Herzlichen Glückwunsch......PCGHX....


----------



## Player007 (15. August 2008)

Piy schrieb:


> schöne sache
> kommt mir schon viel länger vor
> 
> und seit wann seid ihr so dabei?
> ...



Bin seit dem 1.9.2007 dabei 

Gratz PCGHX


----------



## Pokerclock (15. August 2008)

Player007 schrieb:


> Bin seit dem 1.9.2007 dabei
> 
> Gratz PCGHX



Dito


----------



## Uziflator (15. August 2008)

<Glückwunsch Der PCGHX und Usern


----------



## HeNrY (15. August 2008)

Happy Birthday to me? xD


----------



## Kovsk (15. August 2008)

Ja nun bin ich hier auch schon fast ein Jahr Unterweges(seit dem 20.08.07). War echt ne super Zeit  Hoffe das geht so weiter


----------



## riedochs (15. August 2008)

Ich seit 27.9 und erst 2057 Posts?


----------



## $Lil Phil$ (15. August 2008)

PCGHX 
Bin erst seit 3.1. dabei.


----------



## MaN!aC (15. August 2008)

Alles Gute!!


----------



## Klutten (15. August 2008)

Wenn du schon genaue Zahlen nennst, frage ich mich, was das Wort "rund" überall verloren hat.

BTT: Happy Birthday @ all


----------



## Brzeczek (15. August 2008)

Alles Gute


----------



## Fransen (15. August 2008)

1 Jahr PCGHX
Glückwunsch, war und ist ein super Forum.
Auf die nächsten Jahre.


----------



## Overlocked (15. August 2008)

Klutten schrieb:


> Wenn du schon genaue Zahlen nennst, frage ich mich, was das Wort "rund" überall verloren hat.
> 
> BTT: Happy Birthday @ all



Die Zahlen habe sich wieder geändert...


----------



## Philster91 (15. August 2008)

> Glückwunsch, war und ist ein super Forum.
> 
> 
> Dieser Inhalt steht nur eingeloggten Mitgliedern zur Verfügung.


Bin seit dem 30.03.2008 dabei und kann das nur bestätigen.
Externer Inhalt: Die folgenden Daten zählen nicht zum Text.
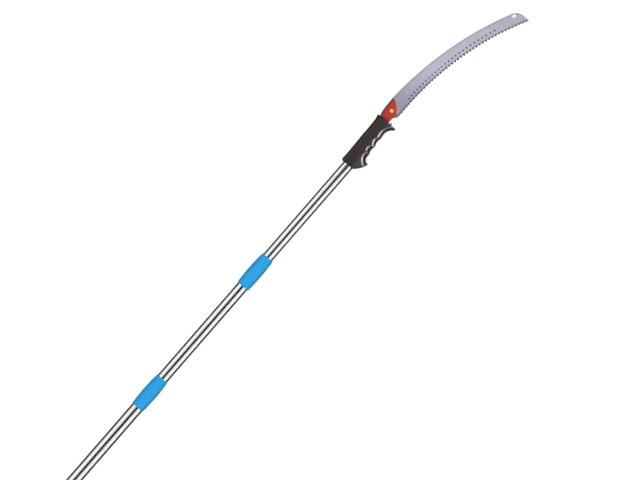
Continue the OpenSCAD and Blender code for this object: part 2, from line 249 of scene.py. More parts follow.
# Baked enamel on pressed sheet: deep gloss red with slight orange peel, and grime where the
# sheet meets the blade and the spine. Along the cut edges the paint is worn to the bare grey steel.
def baked_enamel(paint):
    made, tree, place = material("baked_red_enamel")
    peel = stretched(tree, place, (700, 700, 700), 1.0)
    chips = stretched(tree, place, (900, 900, 900), 4.0)
    mottle = stretched(tree, place, (50, 50, 50), 3.0)
    cut, grimed = (add_node(tree, "ShaderNodeAttribute", attribute_name=name).outputs["Fac"]
                   for name in ("cut_edge", "grimed"))
    worn = add_node(tree, "ShaderNodeMath", {0: cut, 1: chips}, operation="ADD")
    bare = add_node(tree, "ShaderNodeMapRange", {"Value": worn, "From Min": 1.0, "From Max": 1.15})
    surface = {"Metallic": bare, "Roughness": 0.3, "IOR": 1.5, "Coat Weight": 0.25, "Coat Roughness": 0.12}
    layers = [shade(paint, 0.88), (mottle, shade(paint, 1.08)), (grimed, shade(paint, 0.1)),
              (bare, linear("#b9b7bd"))]
    return surfaced(made, surface, layers, relief=(peel, 0.02 * MM, 0.35))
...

Weiter so.


----------



## Stefan Payne (15. August 2008)

Ach, ist das doch schon so lang her?? *wunder*


----------



## xTc (15. August 2008)

Ich bin zwar noch nicht so lang dabei, aber trotzdem *ALLES GUTE PCGHX*.

Gibt die Redaktion nun einen aus?


----------



## GoZoU (15. August 2008)

Stefan Payne schrieb:


> Ach, ist das doch schon so lang her?? *wunder*



Kam mir auch nicht so lange vor^^

Happy Birthday 

MfG
GoZoU


----------



## der8auer (15. August 2008)

Joa alles Gute 

Bin seit 17.09.07 dabei und hier wirds einfach nicht langweilig. Auch die Moderation und das Niveau gefällt mir hier sehr  Weiter so.

Greez


----------



## da_Fiesel (15. August 2008)

jaa herzlichen Glückwunsch auch wen ich erst 2,5 Monate dabei bin...echtn tolles Forum wo man für (fast) jedes Problem eine Lösung findet 

Spitze!!

MFG


----------



## KTMDoki (15. August 2008)

Da wünsch ich auch alles gute zum Geburtstag!!!

Echt top Forum 

weiter so...


----------



## Tremendous (15. August 2008)

Auch von mir: Herzlichen Glückwunsch!!!
Macht weiter so und  bietet uns diese tolle Plattform!


----------



## PiEpS (15. August 2008)

Auch von mir alles Gute! 
Bin zwar nicht so aktiv am Schreiben, lese aber doch regelmäßig die Threads hier. Auch wenn noch bißchen mehr los sein könnte meiner Meinung nach...


Gruß


----------



## JonnyB1989 (15. August 2008)

Happy Birthday PCGHX!!!
Einfach ein spitze Forum hier. 
In dem einem das posten einfach spaß macht.


----------



## leboga (15. August 2008)

Happy Birthday PCGHX!


----------



## Maggats (15. August 2008)

wo bleibt das bier?

glückwunsch und auf die nächsten jahre


----------



## Micha-Stylez (15. August 2008)

Happy Birthday auch von mir , und danke für so ein tolles Forum !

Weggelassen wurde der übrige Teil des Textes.